I complained about Chris to her that day. We sat in her sunroom, drinking strong coffee and she said, “Anne, my dear, Chris was a spoiled baby, a spoiled child, a spoiled teenager and a spoiled man. He is the reason Matt and I kept going after Mr. Archer died. We raised him together and gave him everything he wanted. He grew up feeling very entitled. He grew up thinking he didn’t have to work for anything. You, my dear, have made remarkable strides with him. A couple more years and he will be a human being.” She reached across the coffee table and gave my hand a pat. “I have watched the two of you grow up together. You were so young when you married him. In many ways, Chris was very young, too, even though he is ten years older than you. Try to be patient with him.”
“Patient, you say? He is seeing a woman he works with.” I blurted out the issue between us. I meant to keep it quiet, feeling somehow that I failed him. If I was a better wife, he wouldn’t need the company of another woman, right?
The woman who spoiled him terribly gave me a sad smile. “He is not perfect, Anne. Christian Matthew Archer Junior is as flawed as his father.” She took a dainty swallow of her coffee that she served to us using her Royal Doulton’s Old Country Roses coffee set. “I think the two of you need to spend some time together. You have a daughter who became your sole focus when Trip died and now she is nearly ready for college. That’s just a couple of years away. You and Chris both forgot to love each other because you both hurt so badly over the death of your son. Things will be alright. You’ll see.” The cup rattled on the saucer when she set it down, possibly the first sign of frailty. A sign I missed at the time, so wrapped up in my own hurt and anger.
That day Lillian gave me a handkerchief so I could wipe away tears. We spoke of only pleasant things after my grand confession. We walked in her garden and she told me how she cares for her roses. She showed me the new birdhouse she built from scrap lumber and her well-used power tools. She pulled some offending weeds away from her roses then made me promise to see her the next week.

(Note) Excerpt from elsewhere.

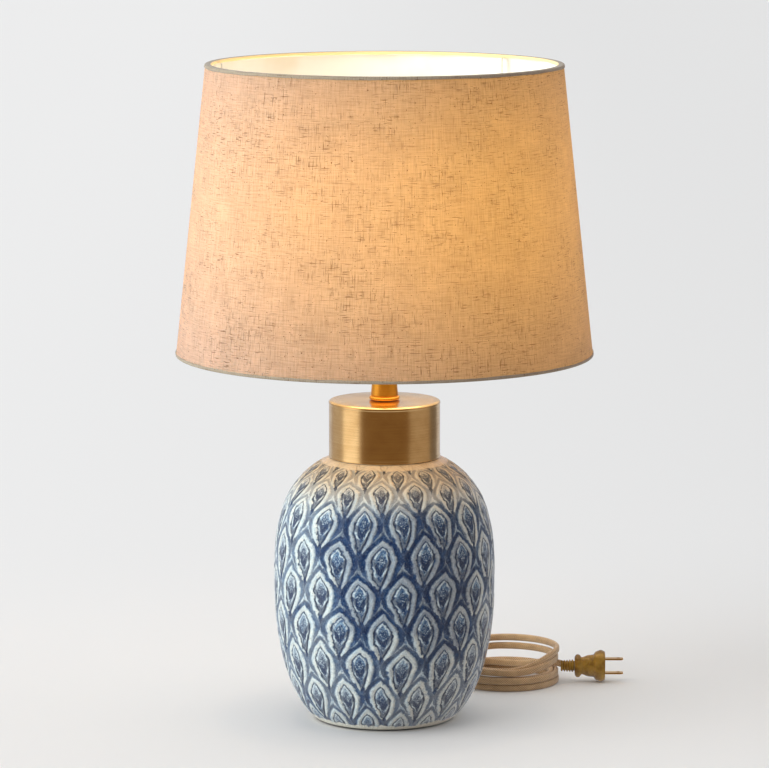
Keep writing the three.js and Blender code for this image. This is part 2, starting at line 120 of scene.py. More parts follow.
class Signal:
    """A shader socket that takes part in Python and numpy arithmetic by adding Math nodes."""

    OPERATIONS = {
        "add": "ADD", "subtract": "SUBTRACT", "multiply": "MULTIPLY", "divide": "DIVIDE",
        "power": "POWER", "absolute": "ABSOLUTE", "minimum": "MINIMUM", "maximum": "MAXIMUM",
        "floor": "FLOOR", "sin": "SINE", "cos": "COSINE", "arctan2": "ARCTAN2",
        "less": "LESS_THAN",
    }

    def __init__(self, bench: Bench, socket: bpy.types.NodeSocket) -> None:
        """Wraps a socket of the bench's tree."""
        self.bench = bench
        self.socket = socket

    def __array_ufunc__(self, ufunc: np.ufunc, method: str, *values: object, **_: object) -> Signal:
        """Turns a numpy function of signals into a Math node.

        Args:
            ufunc: the numpy function, such as np.minimum.
            method: how numpy calls it; only a plain call is known.
            values: its arguments, signals or numbers.

        Returns:
            The node's result.
        """
        return self.bench.maths(self.OPERATIONS[ufunc.__name__], *values)

    def __add__(self, other: Signal | float) -> Signal:
        """Sum."""
        return self.bench.maths("ADD", self, other)

    def __radd__(self, other: float) -> Signal:
        """Sum with a number in front."""
        return self.bench.maths("ADD", other, self)

    def __sub__(self, other: Signal | float) -> Signal:
        """Difference."""
        return self.bench.maths("SUBTRACT", self, other)

    def __rsub__(self, other: float) -> Signal:
        """Difference with a number in front."""
        return self.bench.maths("SUBTRACT", other, self)

    def __mul__(self, other: Signal | float) -> Signal:
        """Product."""
        return self.bench.maths("MULTIPLY", self, other)

    def __rmul__(self, other: float) -> Signal:
        """Product with a number in front."""
        return self.bench.maths("MULTIPLY", other, self)

    def __truediv__(self, other: Signal | float) -> Signal:
        """Quotient."""
        return self.bench.maths("DIVIDE", self, other)

    def __pow__(self, other: float) -> Signal:
        """Power."""
        return self.bench.maths("POWER", self, other)

    def __neg__(self) -> Signal:
        """Opposite."""
        return self.bench.maths("MULTIPLY", self, -1.0)


Value = Signal | float | Colour
Field = np.ndarray | Signal | float


class Bench:
    """One node tree, with the few ways of adding to it that the finishes use."""

    def __init__(self, tree: bpy.types.NodeTree) -> None:
        """Starts from an empty tree."""
        tree.nodes.clear()
        self.tree = tree

    def feed(self, socket: bpy.types.NodeSocket, value: Value) -> None:
        """Links a signal to a socket, or sets the socket to a number, colour or vector.

        Args:
            socket: the socket to feed.
            value: what it gets.
        """
        if isinstance(value, Signal):
            self.tree.links.new(value.socket, socket)
        elif isinstance(value, tuple) and socket.type == "RGBA":
            socket.default_value = (*value, 1.0)
        else:
            socket.default_value = value

    def node(
        self,
        kind: str,
        settings: dict[str, object] | None = None,
        sockets: dict[str | int, Value] | None = None,
    ) -> bpy.types.Node:
        """Adds any node.

        Args:
            kind: the node's type.
            settings: its own settings, such as a Math node's operation.
            sockets: what its inputs get, by name or number.

        Returns:
            The node.
        """
        made = self.tree.nodes.new(kind)
        for name, value in (settings or {}).items():
            setattr(made, name, value)
        for name, value in (sockets or {}).items():
            self.feed(made.inputs[name], value)
        return made

    def maths(self, operation: str, *values: Signal | float) -> Signal:
        """One Math node on up to three values."""
        made = self.node("ShaderNodeMath", {"operation": operation}, dict(enumerate(values)))
        return Signal(self, made.outputs[0])

    def ramped(self, low: float, high: float, value: Signal) -> Signal:
        """A smooth rise from 0 at low to 1 at high.

        Args:
            low: the value that gives 0.
            high: the value that gives 1.
            value: the signal.

        Returns:
            The risen signal.
        """
        sockets = {"Value": value, "From Min": low, "From Max": high}
        made = self.node("ShaderNodeMapRange", {"interpolation_type": "SMOOTHSTEP"}, sockets)
        return Signal(self, made.outputs[0])

    def mix(self, share: Signal | float, first: Value, second: Value, blend: Blend = Blend.OVER) -> Signal:
        """A Mix node on two colours."""
        settings = {"data_type": "RGBA", "blend_type": blend.value}
        return Signal(self, self.node("ShaderNodeMix", settings, {0: share, 6: first, 7: second}).outputs[2])

    def place(self, space: Space = Space.OBJECT) -> Signal:
        """The place on the piece, by one of Texture Coordinate's outputs."""
        return Signal(self, self.node("ShaderNodeTexCoord").outputs[space.value])

    def parts(self, vector: Signal) -> tuple[Signal, Signal, Signal]:
        """The x, y and z of a vector."""
        split = self.node("ShaderNodeSeparateXYZ", None, {0: vector})
        return Signal(self, split.outputs[0]), Signal(self, split.outputs[1]), Signal(self, split.outputs[2])

    def vector(self, x: Value, y: Value, z: Value) -> Signal:
        """A vector from three values."""
        return Signal(self, self.node("ShaderNodeCombineXYZ", None, {0: x, 1: y, 2: z}).outputs[0])

    def stretched(self, vector: Signal, scale: Colour) -> Signal:
        """A vector scaled by a Mapping node."""
        return Signal(self, self.node("ShaderNodeMapping", None, {0: vector, 3: scale}).outputs[0])

    def noise(self, vector: Signal, scale: float, detail: float = 2.0, roughness: float = 0.5) -> Signal:
        """Soft noise of 0 to 1 with blots about 1 / scale across."""
        sockets = {"Vector": vector, "Scale": scale, "Detail": detail, "Roughness": roughness}
        return Signal(self, self.node("ShaderNodeTexNoise", None, sockets).outputs[0])

    def bump(self, height: Signal, distance: float, strength: float = 1.0) -> Signal:
        """A normal from a height of 0 to 1, where 1 stands for distance in metres."""
        sockets = {"Height": height, "Distance": distance, "Strength": strength}
        return Signal(self, self.node("ShaderNodeBump", None, sockets).outputs[0])

    def principled(self, sockets: dict[str, Value]) -> Signal:
        """A Principled shader."""
        return Signal(self, self.node("ShaderNodeBsdfPrincipled", None, sockets).outputs[0])


def smooth(low: float, high: float, x: Field) -> Field:
    """0 below low, 1 above high and the S-curve 3t^2 - 2t^3 between, on arrays and signals alike.

    Args:
        low: where the curve leaves 0.
        high: where it reaches 1.
        x: the values.

    Returns:
        The curve's values, of the same kind as x.
    """
    if isinstance(x, Signal):
        return x.bench.ramped(low, high, x)
    t = np.clip((x - low) / (high - low), 0.0, 1.0)
    return t * t * (3.0 - 2.0 * t)


def band(low: float, high: float, soft: float, x: Field) -> Field:
    """1 between low and high, fading to 0 over the width soft outside them."""
    return smooth(low - soft, low, x) * (1.0 - smooth(high, high + soft, x))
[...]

I kept my promise by sitting by her side in the hospital room. Lillian, the glue that kept my little family together, slipped away from me while I held tightly onto her hand, never opening her eyes.
The monitor beeped loudly and a nurse entered the room. She checked Lillian’s vital signs, turned off the monitor, then told me the doctor was on his way.
A man who didn’t look old enough to drive entered the room, checked Lillian’s vitals and then announced she had passed. He squeezed my shoulder and said, “You can spend some time with her.” He walked out of the room just as Chris walked back in.
Chris watched me for a moment, then drew his own conclusion. “I was outside smoking when she died. Smoking. A thing she hated because it killed my father.”
“Don’t beat yourself up, Chris. There’s no way you could have know she would die right then.”
Chris looked down at his mother, said, “You’ll have to take care of this. I just can’t,” and he left the room. He left me alone to deal with her remains. He left me alone to face the hurt on my own. Just like always.